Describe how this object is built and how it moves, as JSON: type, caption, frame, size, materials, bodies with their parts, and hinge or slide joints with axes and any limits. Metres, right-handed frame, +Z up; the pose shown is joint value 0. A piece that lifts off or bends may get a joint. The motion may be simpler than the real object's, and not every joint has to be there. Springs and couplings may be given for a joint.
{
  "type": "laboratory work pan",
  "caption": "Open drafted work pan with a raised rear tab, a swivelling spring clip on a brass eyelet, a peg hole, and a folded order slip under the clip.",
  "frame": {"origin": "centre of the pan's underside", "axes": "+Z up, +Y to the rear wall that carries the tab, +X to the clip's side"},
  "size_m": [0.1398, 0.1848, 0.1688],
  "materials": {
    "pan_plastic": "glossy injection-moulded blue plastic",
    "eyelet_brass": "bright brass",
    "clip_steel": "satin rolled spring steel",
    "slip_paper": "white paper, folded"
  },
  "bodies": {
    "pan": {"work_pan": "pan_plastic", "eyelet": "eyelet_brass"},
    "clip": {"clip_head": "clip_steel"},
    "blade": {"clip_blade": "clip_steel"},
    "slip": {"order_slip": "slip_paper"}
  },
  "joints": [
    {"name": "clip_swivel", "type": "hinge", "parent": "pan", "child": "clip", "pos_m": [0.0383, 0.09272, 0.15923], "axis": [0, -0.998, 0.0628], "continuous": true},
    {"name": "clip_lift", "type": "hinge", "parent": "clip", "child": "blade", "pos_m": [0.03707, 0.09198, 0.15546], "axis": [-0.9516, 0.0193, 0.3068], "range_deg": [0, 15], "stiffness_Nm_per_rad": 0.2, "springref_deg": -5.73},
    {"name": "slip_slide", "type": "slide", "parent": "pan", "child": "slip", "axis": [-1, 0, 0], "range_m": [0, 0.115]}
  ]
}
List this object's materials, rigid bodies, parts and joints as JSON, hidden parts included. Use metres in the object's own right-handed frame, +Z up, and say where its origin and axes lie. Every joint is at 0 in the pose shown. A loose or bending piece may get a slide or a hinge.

====================

→ **Exercise details**
Collect each line of the entries that has the word "origin", copying it in full.

→ **Answer to this exercise**
  "frame": {"origin": "centre of the pan's underside", "axes": "+Z up, +Y to the rear wall that carries the tab, +X to the clip's side"},
List this object's materials, rigid bodies, parts and joints as JSON, hidden parts included. Use metres in the object's own right-handed frame, +Z up, and say where its origin and axes lie. Every joint is at 0 in the pose shown. A loose or bending piece may get a slide or a hinge.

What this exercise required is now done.